If it can't be done I suppose I'll copy the keys into an array or hash before entering my while loop (which is how I started), but I was hoping to avoid the overhead.
Not really. If you need to do that, I think I'd create a merged hash listing all the second level keys (before starting your main loop):
my $h = {
a => {
1 => 'x'
},
b => {
2 => 'y'
},
};
my %all = map { %$_ } values %$h;
Then your exists($h->{*}->{1}) becomes exists($all{1}). Of course, this won't work if you're modifying the second-level hashes inside the loop (unless you update %all appropriately). The code also assumes that all values in $h are hashrefs, but that would be easy to fix if necessary.
No. each uses the hash's iterator, and you cannot iterate over a hash without using its iterator, not even in the C API. (That means smart match wouldn't help anyway.)
Since each hash has its own iterator, you must be calling keys on the same hash that you are already iterating over using each to run into this problem. Since you have no problem calling keys on that hash, could you just simply use keys instead of each? Or maybe call keys once, store the result, then iterate over the stored keys?

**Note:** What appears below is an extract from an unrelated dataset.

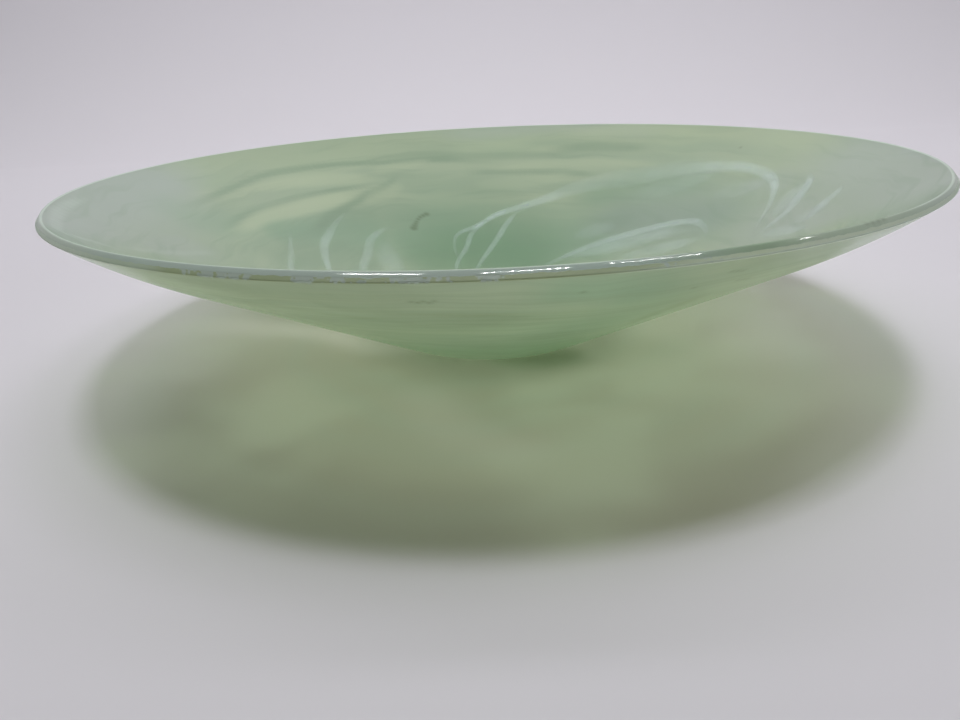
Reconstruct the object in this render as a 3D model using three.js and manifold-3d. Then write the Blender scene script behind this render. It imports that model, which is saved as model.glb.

You will almost certainly find that the 'overhead' of aggregating the second-level hashes is less than that of any other solution. A simple hash lookup is far faster than iterating over the entire data structure every time you want to make the check.
are you trying to do this without any while loop? You can test for existence in a hash just by referencing it, without generating an error
while ( my ($key, $value) = each %{$h} ) {
if ($value->{1}) { .. }
}
Why not do this in Sybase itself instead of Perl?
You are trying to do a set operation which is what Sybase is built to do in the first place.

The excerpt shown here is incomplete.